Interview

Adriano Flor - Miracle Grill
and Share Our Strength

Adriano: I’m from West Africa; I immigrated to Amsterdam and started working on a ship. My first job in the kitchen — I was 16 years old and I washed the pots. It was like a cargo ship, so I got a job in the kitchen and then I got to help make all the bread and pastries, as a sous chef [“under” or second chef]. But I started washing the pots. It was a hard job. You had to stay to the kitchen closes, 3 or 4…. It was a learning process because I wanted to be a chef, so I pushed myself to train.… because it was exciting. I like to make new stuff and also I didn’t have to do the cleaning. And as I go, I fell more in love with the job. [On the ship] you meet a lot of people… but in the afternoon I liked to explore… [Now] even breakfast I have out. I don’t cook at home. I wake up I have lunch [out], always exploring.

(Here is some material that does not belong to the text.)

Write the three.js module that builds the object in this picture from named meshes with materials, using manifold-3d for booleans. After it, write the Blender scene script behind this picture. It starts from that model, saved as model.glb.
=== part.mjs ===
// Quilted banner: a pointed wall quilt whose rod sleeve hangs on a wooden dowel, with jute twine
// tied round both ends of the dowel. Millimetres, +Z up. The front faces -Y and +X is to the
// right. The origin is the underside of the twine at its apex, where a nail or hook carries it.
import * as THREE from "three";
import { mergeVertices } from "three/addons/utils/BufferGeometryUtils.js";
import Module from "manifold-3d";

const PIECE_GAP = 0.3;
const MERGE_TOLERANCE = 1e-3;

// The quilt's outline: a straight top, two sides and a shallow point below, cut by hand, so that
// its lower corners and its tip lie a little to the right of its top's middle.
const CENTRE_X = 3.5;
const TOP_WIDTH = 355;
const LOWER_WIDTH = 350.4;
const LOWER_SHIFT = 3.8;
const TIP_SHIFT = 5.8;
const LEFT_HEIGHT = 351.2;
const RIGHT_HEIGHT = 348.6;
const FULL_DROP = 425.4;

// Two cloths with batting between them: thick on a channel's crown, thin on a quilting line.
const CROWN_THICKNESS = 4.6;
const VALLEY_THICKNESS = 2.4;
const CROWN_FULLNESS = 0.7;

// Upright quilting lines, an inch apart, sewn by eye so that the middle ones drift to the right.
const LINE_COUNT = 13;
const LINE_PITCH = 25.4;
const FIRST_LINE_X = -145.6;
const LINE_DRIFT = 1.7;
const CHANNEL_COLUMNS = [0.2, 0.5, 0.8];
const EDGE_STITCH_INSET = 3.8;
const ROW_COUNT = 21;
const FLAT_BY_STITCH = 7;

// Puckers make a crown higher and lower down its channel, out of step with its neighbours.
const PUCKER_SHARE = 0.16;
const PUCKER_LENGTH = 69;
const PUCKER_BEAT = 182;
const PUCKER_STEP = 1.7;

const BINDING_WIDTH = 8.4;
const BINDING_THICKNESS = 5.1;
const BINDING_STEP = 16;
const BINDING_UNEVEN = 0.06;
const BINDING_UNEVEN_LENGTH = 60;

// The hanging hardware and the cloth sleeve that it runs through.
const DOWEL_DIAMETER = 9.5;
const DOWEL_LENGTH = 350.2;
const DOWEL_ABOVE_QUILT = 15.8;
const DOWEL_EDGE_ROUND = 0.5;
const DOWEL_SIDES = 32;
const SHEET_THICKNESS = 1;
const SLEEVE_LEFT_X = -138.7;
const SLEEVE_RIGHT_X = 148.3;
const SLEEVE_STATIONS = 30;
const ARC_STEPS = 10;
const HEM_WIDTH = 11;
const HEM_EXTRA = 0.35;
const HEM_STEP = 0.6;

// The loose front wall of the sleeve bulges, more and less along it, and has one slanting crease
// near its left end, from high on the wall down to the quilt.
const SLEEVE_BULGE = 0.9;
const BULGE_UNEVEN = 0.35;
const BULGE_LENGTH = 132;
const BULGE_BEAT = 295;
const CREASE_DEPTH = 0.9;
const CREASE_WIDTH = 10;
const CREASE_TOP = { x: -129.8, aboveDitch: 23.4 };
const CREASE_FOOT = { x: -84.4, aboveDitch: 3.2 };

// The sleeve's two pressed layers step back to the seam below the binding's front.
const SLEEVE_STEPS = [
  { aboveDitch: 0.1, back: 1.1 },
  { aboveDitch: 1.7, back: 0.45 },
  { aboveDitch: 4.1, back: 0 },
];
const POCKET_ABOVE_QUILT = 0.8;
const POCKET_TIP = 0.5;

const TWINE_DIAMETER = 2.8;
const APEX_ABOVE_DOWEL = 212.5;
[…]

Do you pick up new recipes by trying new food?
You know, I always love to create my ideas. Sometimes I when I got to the gym, because that’s what I do I work out a lot. I’ll be on the treadmill and I think, wow. I will get my brain started, and this may be something I never made before. Sometimes I put it in my mind and I just do the stuff and I know it’s going to be good, it’s really something I’ve been waiting for.

Living in the East Village, it’s interesting because you walk in the street and you just meet people… sometimes they come here often, 3 or 4 times a week. They bring friends, people that I know, my regular customers. I treat everybody the same, if you work here you are special. So you come to eat at the Miracle Grill I say, okay, she’s a VIP. Everybody is VIP for me. I always make time, even when I’m busy; I make time to stop at the table.

I have a recipe book and I teach everyone to do the stuff. When I’m not here, the sous chef is in charge. He works with me. I’m on the line, I don’t just expedite. I oversee the grill steak on the grill. I finish the dish, there are a lot of stuff that I do… but nobody calls me “chef.” I’m just the same as them. If I have to do dishwasher, I know what to do. I never ask somebody to do something I don’t do myself. I’m here at [noon] and I close the kitchen on weekdays we close at 11:30[pm], Sundays at 11[pm], weekends we close at 12 [midnight].

Awhile ago I started volunteering with Share Our Strength. Kids are what I really like the most… I [also] teach people with AIDS, teaching nutrition… what you can buy for $10, what you have to look for when you go shopping, don’t buy too much because they are on sale, because you aren’t going to eat it, especially if you live alone, low fat content, a lot of protein. Senior citizens know how to cook, but they don’t eat too much vegetables. So I show them like a shake, with fresh fruits, because it is easy, and there are certain techniques you know like I teach them certain techniques, how you can peel a mango… There is a technique, especially me, you know, if I’m going to make a salsa, and I’m going to make 40 orders of fish, so I have a technique to do that.